* BEGIN DATA PROVIDED *
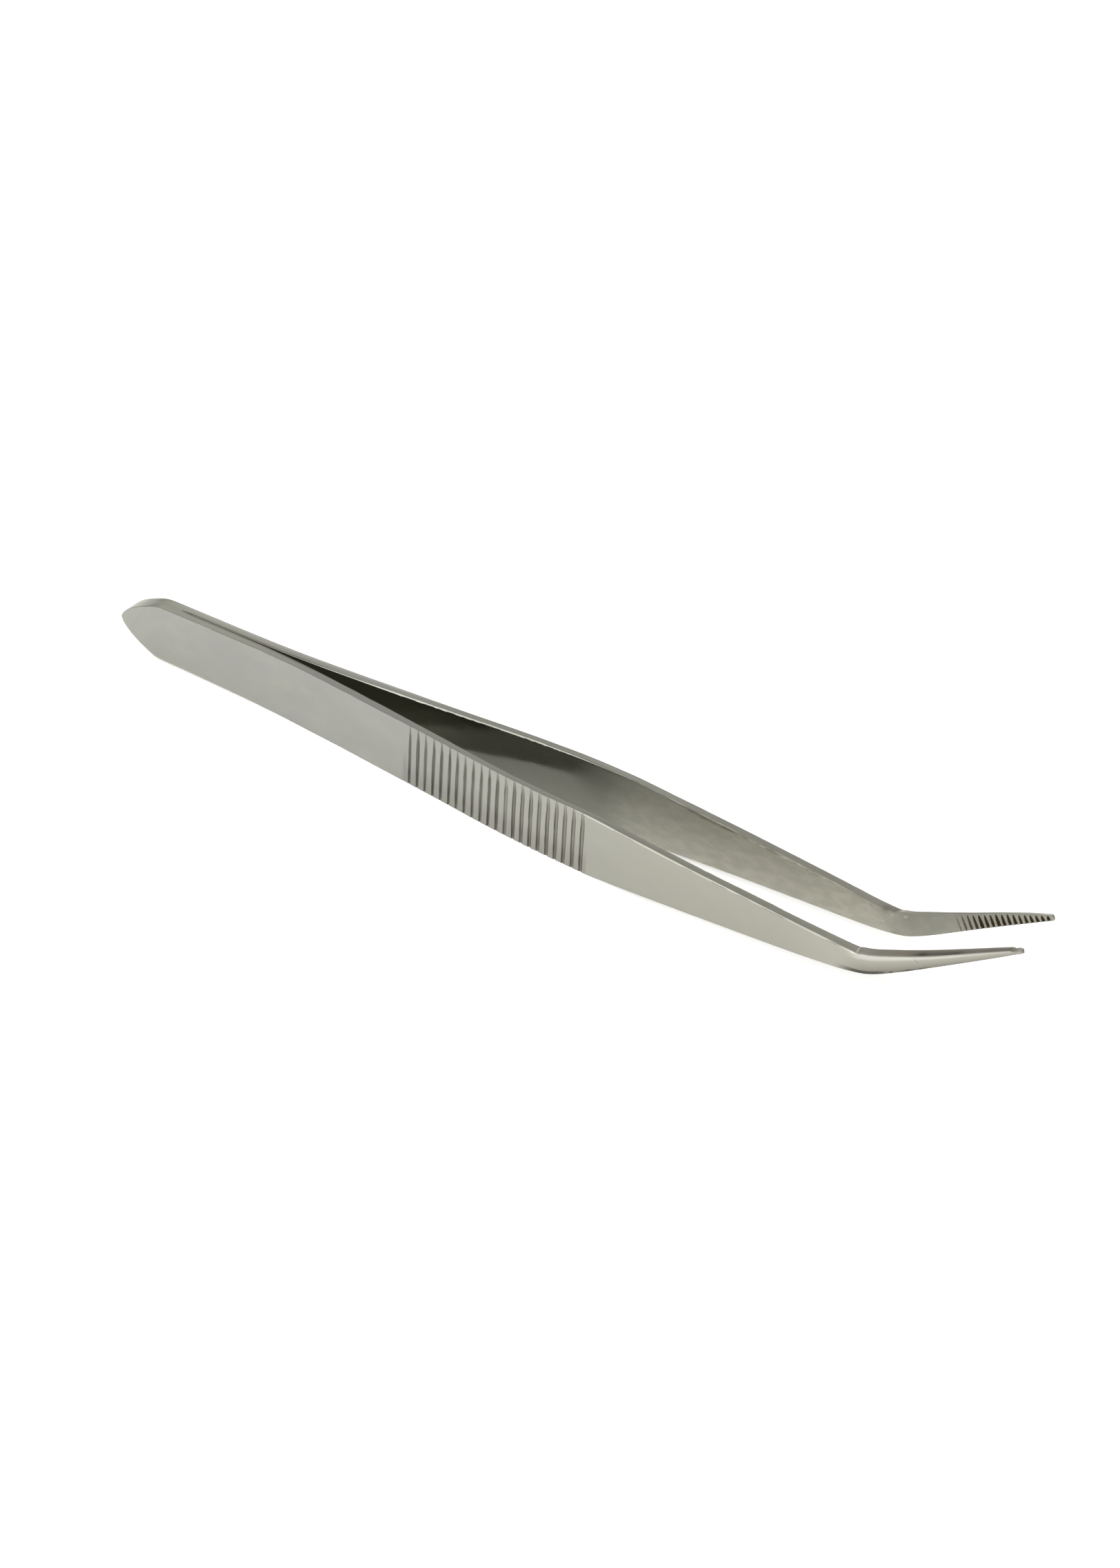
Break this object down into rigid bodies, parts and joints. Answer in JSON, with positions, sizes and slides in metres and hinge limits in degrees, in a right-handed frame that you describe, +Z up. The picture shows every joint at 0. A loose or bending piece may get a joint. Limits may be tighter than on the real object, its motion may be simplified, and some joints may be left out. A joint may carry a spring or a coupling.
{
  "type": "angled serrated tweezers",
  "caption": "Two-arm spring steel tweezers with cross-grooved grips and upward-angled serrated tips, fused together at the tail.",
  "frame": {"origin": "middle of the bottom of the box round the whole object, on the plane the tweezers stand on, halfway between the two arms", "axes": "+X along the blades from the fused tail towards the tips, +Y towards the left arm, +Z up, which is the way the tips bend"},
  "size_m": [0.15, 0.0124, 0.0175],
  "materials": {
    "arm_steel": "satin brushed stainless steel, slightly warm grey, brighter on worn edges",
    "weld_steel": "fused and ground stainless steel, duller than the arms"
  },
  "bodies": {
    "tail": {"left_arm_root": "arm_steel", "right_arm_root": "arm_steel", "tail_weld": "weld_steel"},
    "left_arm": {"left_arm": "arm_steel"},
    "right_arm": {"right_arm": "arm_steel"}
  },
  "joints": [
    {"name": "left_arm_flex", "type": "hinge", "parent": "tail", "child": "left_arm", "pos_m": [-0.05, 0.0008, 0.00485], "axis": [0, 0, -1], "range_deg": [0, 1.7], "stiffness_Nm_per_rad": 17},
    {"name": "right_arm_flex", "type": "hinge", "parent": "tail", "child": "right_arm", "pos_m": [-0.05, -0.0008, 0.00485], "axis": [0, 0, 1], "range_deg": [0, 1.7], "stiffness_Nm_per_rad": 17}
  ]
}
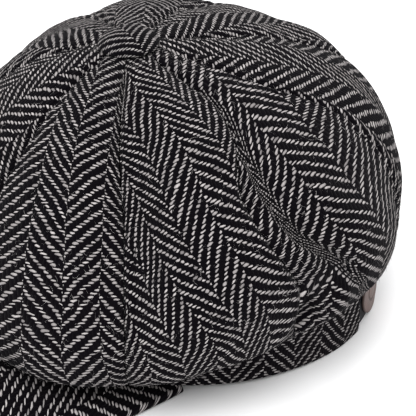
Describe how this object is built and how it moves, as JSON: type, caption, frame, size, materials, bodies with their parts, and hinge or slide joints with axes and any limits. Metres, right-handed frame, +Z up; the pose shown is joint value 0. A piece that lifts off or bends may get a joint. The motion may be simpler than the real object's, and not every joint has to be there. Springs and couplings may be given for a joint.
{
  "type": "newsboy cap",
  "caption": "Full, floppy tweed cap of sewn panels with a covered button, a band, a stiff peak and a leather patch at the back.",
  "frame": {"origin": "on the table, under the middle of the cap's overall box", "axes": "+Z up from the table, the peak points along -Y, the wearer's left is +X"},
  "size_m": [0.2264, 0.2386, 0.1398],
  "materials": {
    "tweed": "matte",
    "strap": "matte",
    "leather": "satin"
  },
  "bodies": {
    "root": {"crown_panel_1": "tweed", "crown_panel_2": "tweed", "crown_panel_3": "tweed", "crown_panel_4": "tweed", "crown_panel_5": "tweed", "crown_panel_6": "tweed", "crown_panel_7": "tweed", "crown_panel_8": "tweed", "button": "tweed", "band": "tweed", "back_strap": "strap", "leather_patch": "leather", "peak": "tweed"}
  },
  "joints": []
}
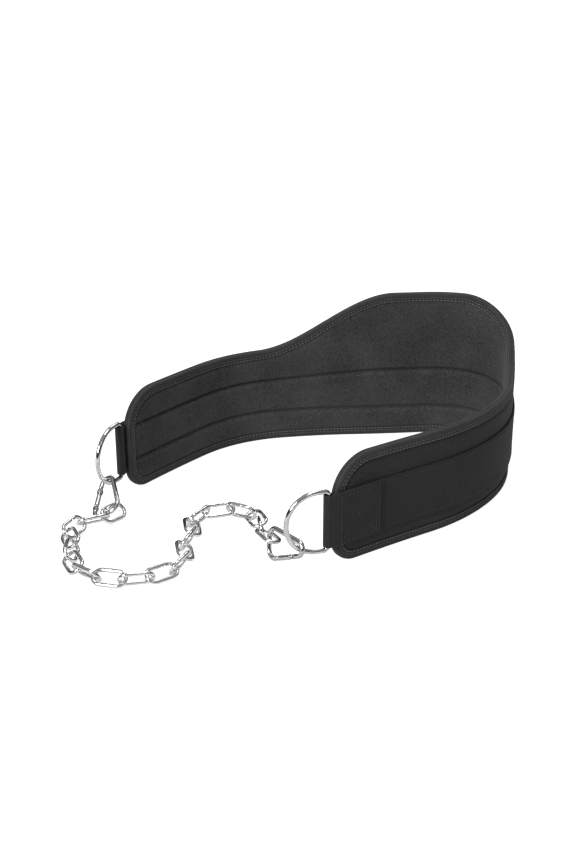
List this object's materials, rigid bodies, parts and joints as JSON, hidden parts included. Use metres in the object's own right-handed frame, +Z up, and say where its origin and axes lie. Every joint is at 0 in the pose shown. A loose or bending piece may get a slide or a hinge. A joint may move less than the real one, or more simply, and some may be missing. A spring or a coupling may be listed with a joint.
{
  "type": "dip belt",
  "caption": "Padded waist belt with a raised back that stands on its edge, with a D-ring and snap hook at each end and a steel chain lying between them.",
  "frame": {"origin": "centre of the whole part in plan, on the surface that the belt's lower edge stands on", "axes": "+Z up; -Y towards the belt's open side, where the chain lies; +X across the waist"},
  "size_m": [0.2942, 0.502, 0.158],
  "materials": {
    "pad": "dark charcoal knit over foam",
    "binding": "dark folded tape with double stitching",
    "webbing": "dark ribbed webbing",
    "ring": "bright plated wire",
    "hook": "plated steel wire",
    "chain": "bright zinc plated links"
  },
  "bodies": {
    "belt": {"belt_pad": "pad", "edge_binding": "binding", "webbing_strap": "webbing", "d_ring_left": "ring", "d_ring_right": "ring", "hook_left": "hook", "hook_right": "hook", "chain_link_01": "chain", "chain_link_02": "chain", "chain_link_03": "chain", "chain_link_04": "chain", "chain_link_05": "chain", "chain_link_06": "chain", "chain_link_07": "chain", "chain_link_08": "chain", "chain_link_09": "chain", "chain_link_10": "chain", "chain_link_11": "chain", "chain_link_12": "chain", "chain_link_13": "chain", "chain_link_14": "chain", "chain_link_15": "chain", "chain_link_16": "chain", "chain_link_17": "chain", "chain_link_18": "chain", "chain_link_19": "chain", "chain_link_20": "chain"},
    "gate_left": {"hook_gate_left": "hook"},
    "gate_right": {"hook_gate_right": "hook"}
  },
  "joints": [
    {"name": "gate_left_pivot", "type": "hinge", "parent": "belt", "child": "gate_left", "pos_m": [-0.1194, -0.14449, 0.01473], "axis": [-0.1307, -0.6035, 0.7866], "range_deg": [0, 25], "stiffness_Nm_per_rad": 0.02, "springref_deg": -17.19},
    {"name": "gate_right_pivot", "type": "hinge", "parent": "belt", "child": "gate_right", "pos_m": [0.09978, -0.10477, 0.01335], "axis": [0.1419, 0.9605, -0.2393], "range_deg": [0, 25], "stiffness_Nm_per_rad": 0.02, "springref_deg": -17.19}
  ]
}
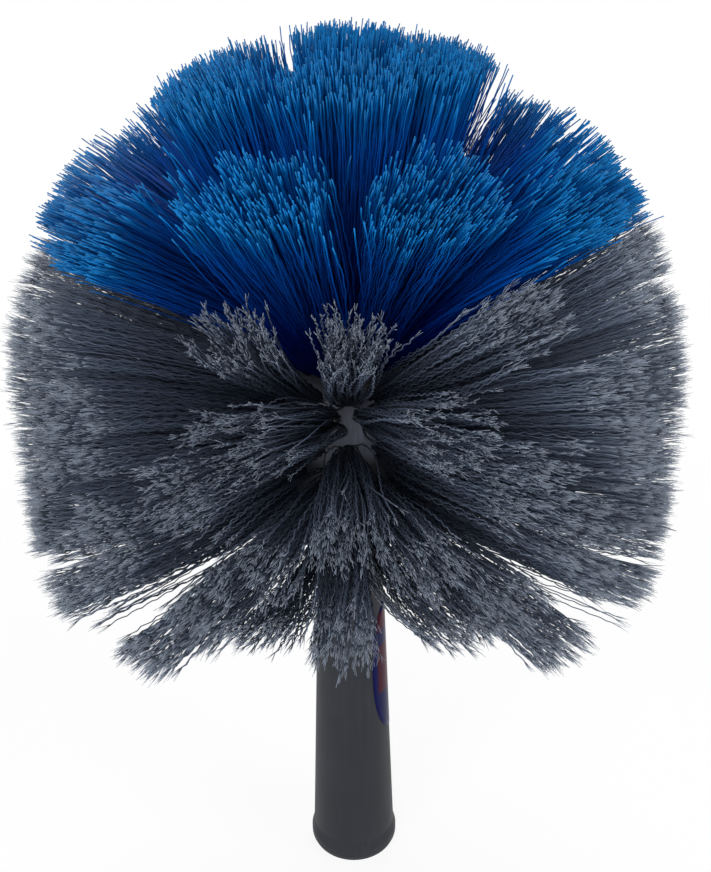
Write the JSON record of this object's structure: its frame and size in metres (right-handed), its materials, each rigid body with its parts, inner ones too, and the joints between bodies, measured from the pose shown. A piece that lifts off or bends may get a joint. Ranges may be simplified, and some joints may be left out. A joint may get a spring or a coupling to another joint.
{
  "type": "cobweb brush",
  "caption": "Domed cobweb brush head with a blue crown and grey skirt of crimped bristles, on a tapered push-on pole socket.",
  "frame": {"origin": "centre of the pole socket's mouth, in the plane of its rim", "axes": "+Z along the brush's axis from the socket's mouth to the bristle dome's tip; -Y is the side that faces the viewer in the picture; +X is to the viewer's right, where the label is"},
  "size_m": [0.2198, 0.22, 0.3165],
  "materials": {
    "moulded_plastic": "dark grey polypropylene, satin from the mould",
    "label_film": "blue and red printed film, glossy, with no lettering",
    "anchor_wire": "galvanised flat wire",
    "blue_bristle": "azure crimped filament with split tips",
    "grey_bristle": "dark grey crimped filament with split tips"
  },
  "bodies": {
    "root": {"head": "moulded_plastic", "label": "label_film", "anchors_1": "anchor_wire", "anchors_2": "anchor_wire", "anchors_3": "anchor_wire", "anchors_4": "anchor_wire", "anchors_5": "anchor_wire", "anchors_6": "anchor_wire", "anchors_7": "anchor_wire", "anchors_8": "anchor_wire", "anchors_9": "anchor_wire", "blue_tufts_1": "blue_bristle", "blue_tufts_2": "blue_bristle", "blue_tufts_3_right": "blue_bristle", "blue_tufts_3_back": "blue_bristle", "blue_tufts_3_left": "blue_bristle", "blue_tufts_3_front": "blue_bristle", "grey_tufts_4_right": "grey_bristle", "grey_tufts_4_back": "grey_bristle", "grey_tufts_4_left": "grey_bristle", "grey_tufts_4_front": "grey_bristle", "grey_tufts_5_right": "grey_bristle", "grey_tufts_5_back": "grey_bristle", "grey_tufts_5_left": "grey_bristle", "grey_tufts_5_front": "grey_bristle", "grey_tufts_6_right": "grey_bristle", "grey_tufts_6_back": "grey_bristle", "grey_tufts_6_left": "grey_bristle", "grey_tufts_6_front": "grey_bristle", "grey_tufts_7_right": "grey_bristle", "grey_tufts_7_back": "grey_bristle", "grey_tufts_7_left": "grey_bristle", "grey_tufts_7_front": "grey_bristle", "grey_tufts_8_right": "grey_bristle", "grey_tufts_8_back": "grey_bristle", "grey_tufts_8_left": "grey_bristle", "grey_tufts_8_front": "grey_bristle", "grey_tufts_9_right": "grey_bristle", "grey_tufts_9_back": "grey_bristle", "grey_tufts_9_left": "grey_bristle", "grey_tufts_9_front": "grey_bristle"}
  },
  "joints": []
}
* END DATA PROVIDED *
#### [STATED GOAL]
Faithfully copy every entry, leaving nothing out.

#### [FULL RESPONSE]
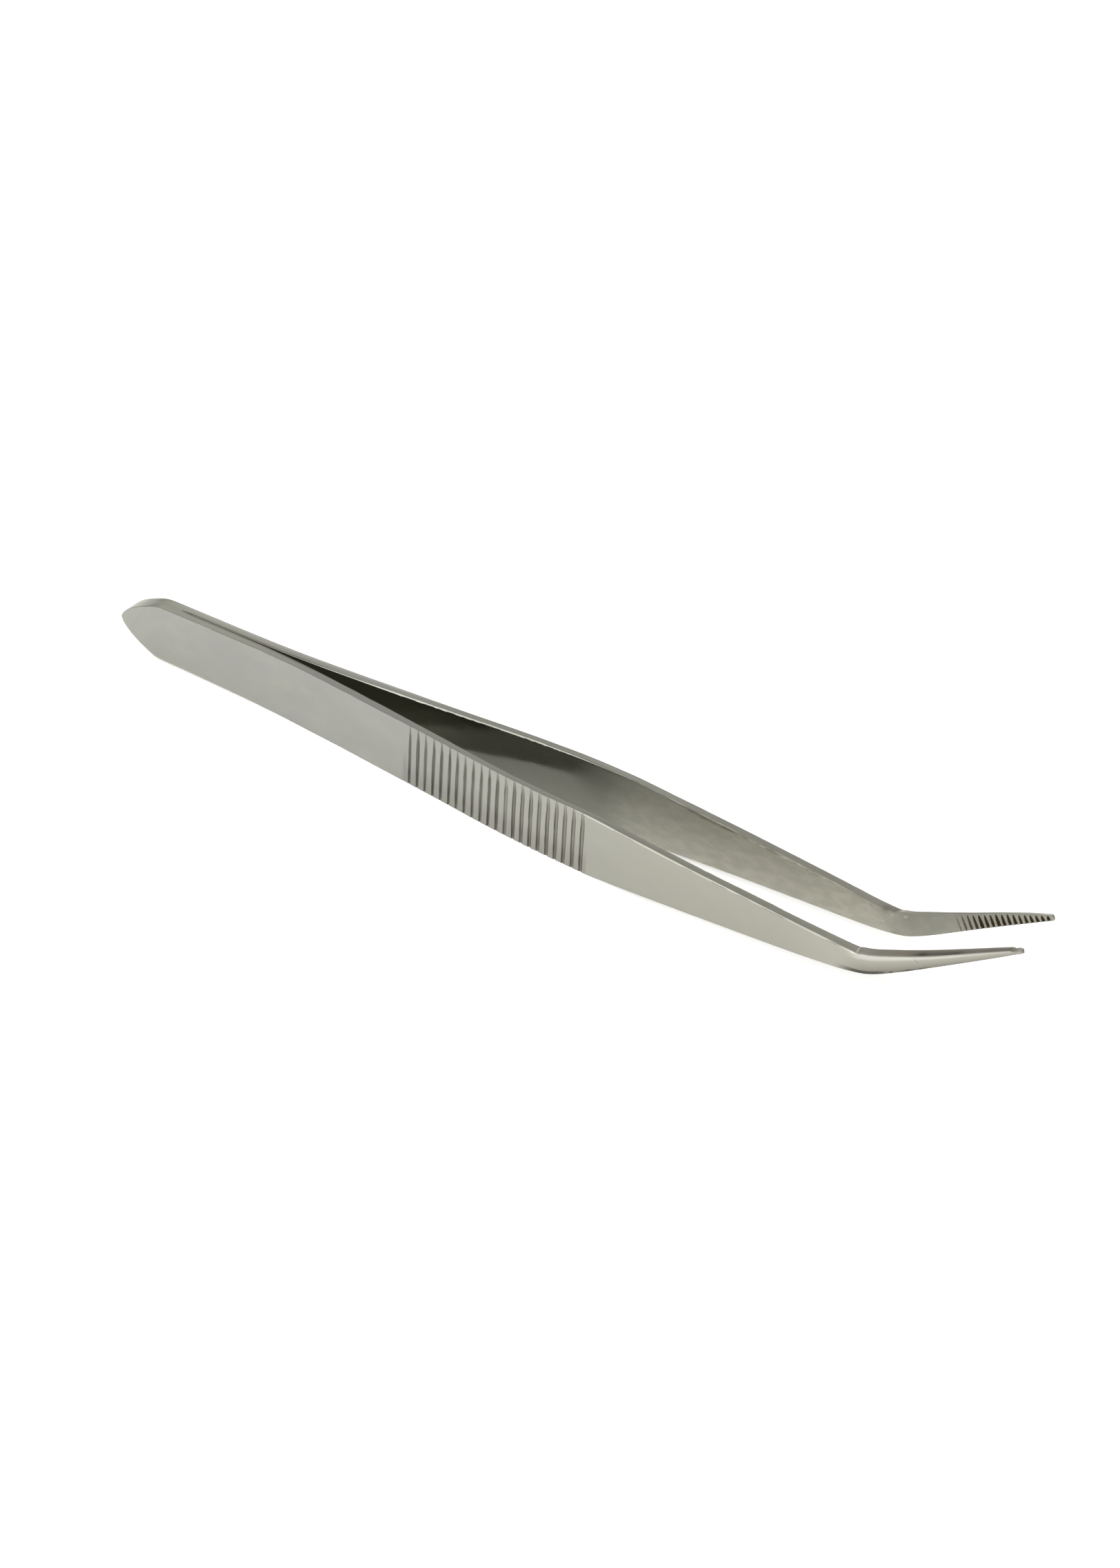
Break this object down into rigid bodies, parts and joints. Answer in JSON, with positions, sizes and slides in metres and hinge limits in degrees, in a right-handed frame that you describe, +Z up. The picture shows every joint at 0. A loose or bending piece may get a joint. Limits may be tighter than on the real object, its motion may be simplified, and some joints may be left out. A joint may carry a spring or a coupling.
{
  "type": "angled serrated tweezers",
  "caption": "Two-arm spring steel tweezers with cross-grooved grips and upward-angled serrated tips, fused together at the tail.",
  "frame": {"origin": "middle of the bottom of the box round the whole object, on the plane the tweezers stand on, halfway between the two arms", "axes": "+X along the blades from the fused tail towards the tips, +Y towards the left arm, +Z up, which is the way the tips bend"},
  "size_m": [0.15, 0.0124, 0.0175],
  "materials": {
    "arm_steel": "satin brushed stainless steel, slightly warm grey, brighter on worn edges",
    "weld_steel": "fused and ground stainless steel, duller than the arms"
  },
  "bodies": {
    "tail": {"left_arm_root": "arm_steel", "right_arm_root": "arm_steel", "tail_weld": "weld_steel"},
    "left_arm": {"left_arm": "arm_steel"},
    "right_arm": {"right_arm": "arm_steel"}
  },
  "joints": [
    {"name": "left_arm_flex", "type": "hinge", "parent": "tail", "child": "left_arm", "pos_m": [-0.05, 0.0008, 0.00485], "axis": [0, 0, -1], "range_deg": [0, 1.7], "stiffness_Nm_per_rad": 17},
    {"name": "right_arm_flex", "type": "hinge", "parent": "tail", "child": "right_arm", "pos_m": [-0.05, -0.0008, 0.00485], "axis": [0, 0, 1], "range_deg": [0, 1.7], "stiffness_Nm_per_rad": 17}
  ]
}
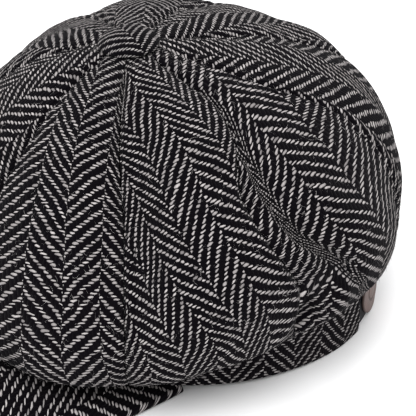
Describe how this object is built and how it moves, as JSON: type, caption, frame, size, materials, bodies with their parts, and hinge or slide joints with axes and any limits. Metres, right-handed frame, +Z up; the pose shown is joint value 0. A piece that lifts off or bends may get a joint. The motion may be simpler than the real object's, and not every joint has to be there. Springs and couplings may be given for a joint.
{
  "type": "newsboy cap",
  "caption": "Full, floppy tweed cap of sewn panels with a covered button, a band, a stiff peak and a leather patch at the back.",
  "frame": {"origin": "on the table, under the middle of the cap's overall box", "axes": "+Z up from the table, the peak points along -Y, the wearer's left is +X"},
  "size_m": [0.2264, 0.2386, 0.1398],
  "materials": {
    "tweed": "matte",
    "strap": "matte",
    "leather": "satin"
  },
  "bodies": {
    "root": {"crown_panel_1": "tweed", "crown_panel_2": "tweed", "crown_panel_3": "tweed", "crown_panel_4": "tweed", "crown_panel_5": "tweed", "crown_panel_6": "tweed", "crown_panel_7": "tweed", "crown_panel_8": "tweed", "button": "tweed", "band": "tweed", "back_strap": "strap", "leather_patch": "leather", "peak": "tweed"}
  },
  "joints": []
}
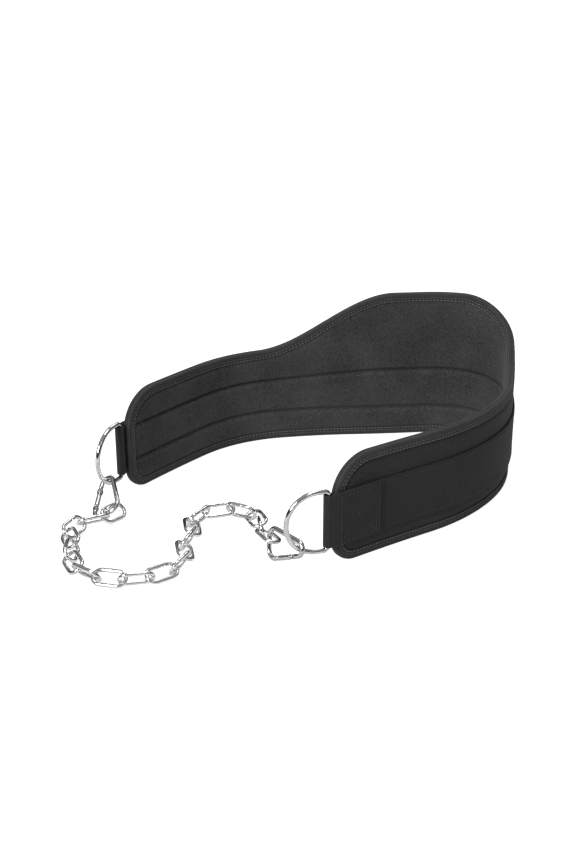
List this object's materials, rigid bodies, parts and joints as JSON, hidden parts included. Use metres in the object's own right-handed frame, +Z up, and say where its origin and axes lie. Every joint is at 0 in the pose shown. A loose or bending piece may get a slide or a hinge. A joint may move less than the real one, or more simply, and some may be missing. A spring or a coupling may be listed with a joint.
{
  "type": "dip belt",
  "caption": "Padded waist belt with a raised back that stands on its edge, with a D-ring and snap hook at each end and a steel chain lying between them.",
  "frame": {"origin": "centre of the whole part in plan, on the surface that the belt's lower edge stands on", "axes": "+Z up; -Y towards the belt's open side, where the chain lies; +X across the waist"},
  "size_m": [0.2942, 0.502, 0.158],
  "materials": {
    "pad": "dark charcoal knit over foam",
    "binding": "dark folded tape with double stitching",
    "webbing": "dark ribbed webbing",
    "ring": "bright plated wire",
    "hook": "plated steel wire",
    "chain": "bright zinc plated links"
  },
  "bodies": {
    "belt": {"belt_pad": "pad", "edge_binding": "binding", "webbing_strap": "webbing", "d_ring_left": "ring", "d_ring_right": "ring", "hook_left": "hook", "hook_right": "hook", "chain_link_01": "chain", "chain_link_02": "chain", "chain_link_03": "chain", "chain_link_04": "chain", "chain_link_05": "chain", "chain_link_06": "chain", "chain_link_07": "chain", "chain_link_08": "chain", "chain_link_09": "chain", "chain_link_10": "chain", "chain_link_11": "chain", "chain_link_12": "chain", "chain_link_13": "chain", "chain_link_14": "chain", "chain_link_15": "chain", "chain_link_16": "chain", "chain_link_17": "chain", "chain_link_18": "chain", "chain_link_19": "chain", "chain_link_20": "chain"},
    "gate_left": {"hook_gate_left": "hook"},
    "gate_right": {"hook_gate_right": "hook"}
  },
  "joints": [
    {"name": "gate_left_pivot", "type": "hinge", "parent": "belt", "child": "gate_left", "pos_m": [-0.1194, -0.14449, 0.01473], "axis": [-0.1307, -0.6035, 0.7866], "range_deg": [0, 25], "stiffness_Nm_per_rad": 0.02, "springref_deg": -17.19},
    {"name": "gate_right_pivot", "type": "hinge", "parent": "belt", "child": "gate_right", "pos_m": [0.09978, -0.10477, 0.01335], "axis": [0.1419, 0.9605, -0.2393], "range_deg": [0, 25], "stiffness_Nm_per_rad": 0.02, "springref_deg": -17.19}
  ]
}
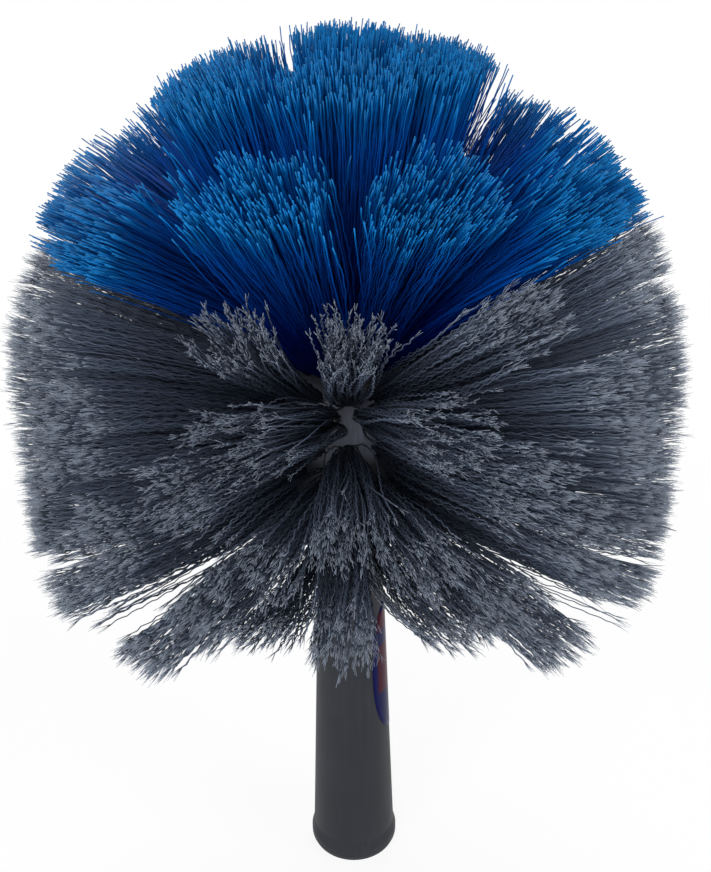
Write the JSON record of this object's structure: its frame and size in metres (right-handed), its materials, each rigid body with its parts, inner ones too, and the joints between bodies, measured from the pose shown. A piece that lifts off or bends may get a joint. Ranges may be simplified, and some joints may be left out. A joint may get a spring or a coupling to another joint.
{
  "type": "cobweb brush",
  "caption": "Domed cobweb brush head with a blue crown and grey skirt of crimped bristles, on a tapered push-on pole socket.",
  "frame": {"origin": "centre of the pole socket's mouth, in the plane of its rim", "axes": "+Z along the brush's axis from the socket's mouth to the bristle dome's tip; -Y is the side that faces the viewer in the picture; +X is to the viewer's right, where the label is"},
  "size_m": [0.2198, 0.22, 0.3165],
  "materials": {
    "moulded_plastic": "dark grey polypropylene, satin from the mould",
    "label_film": "blue and red printed film, glossy, with no lettering",
    "anchor_wire": "galvanised flat wire",
    "blue_bristle": "azure crimped filament with split tips",
    "grey_bristle": "dark grey crimped filament with split tips"
  },
  "bodies": {
    "root": {"head": "moulded_plastic", "label": "label_film", "anchors_1": "anchor_wire", "anchors_2": "anchor_wire", "anchors_3": "anchor_wire", "anchors_4": "anchor_wire", "anchors_5": "anchor_wire", "anchors_6": "anchor_wire", "anchors_7": "anchor_wire", "anchors_8": "anchor_wire", "anchors_9": "anchor_wire", "blue_tufts_1": "blue_bristle", "blue_tufts_2": "blue_bristle", "blue_tufts_3_right": "blue_bristle", "blue_tufts_3_back": "blue_bristle", "blue_tufts_3_left": "blue_bristle", "blue_tufts_3_front": "blue_bristle", "grey_tufts_4_right": "grey_bristle", "grey_tufts_4_back": "grey_bristle", "grey_tufts_4_left": "grey_bristle", "grey_tufts_4_front": "grey_bristle", "grey_tufts_5_right": "grey_bristle", "grey_tufts_5_back": "grey_bristle", "grey_tufts_5_left": "grey_bristle", "grey_tufts_5_front": "grey_bristle", "grey_tufts_6_right": "grey_bristle", "grey_tufts_6_back": "grey_bristle", "grey_tufts_6_left": "grey_bristle", "grey_tufts_6_front": "grey_bristle", "grey_tufts_7_right": "grey_bristle", "grey_tufts_7_back": "grey_bristle", "grey_tufts_7_left": "grey_bristle", "grey_tufts_7_front": "grey_bristle", "grey_tufts_8_right": "grey_bristle", "grey_tufts_8_back": "grey_bristle", "grey_tufts_8_left": "grey_bristle", "grey_tufts_8_front": "grey_bristle", "grey_tufts_9_right": "grey_bristle", "grey_tufts_9_back": "grey_bristle", "grey_tufts_9_left": "grey_bristle", "grey_tufts_9_front": "grey_bristle"}
  },
  "joints": []
}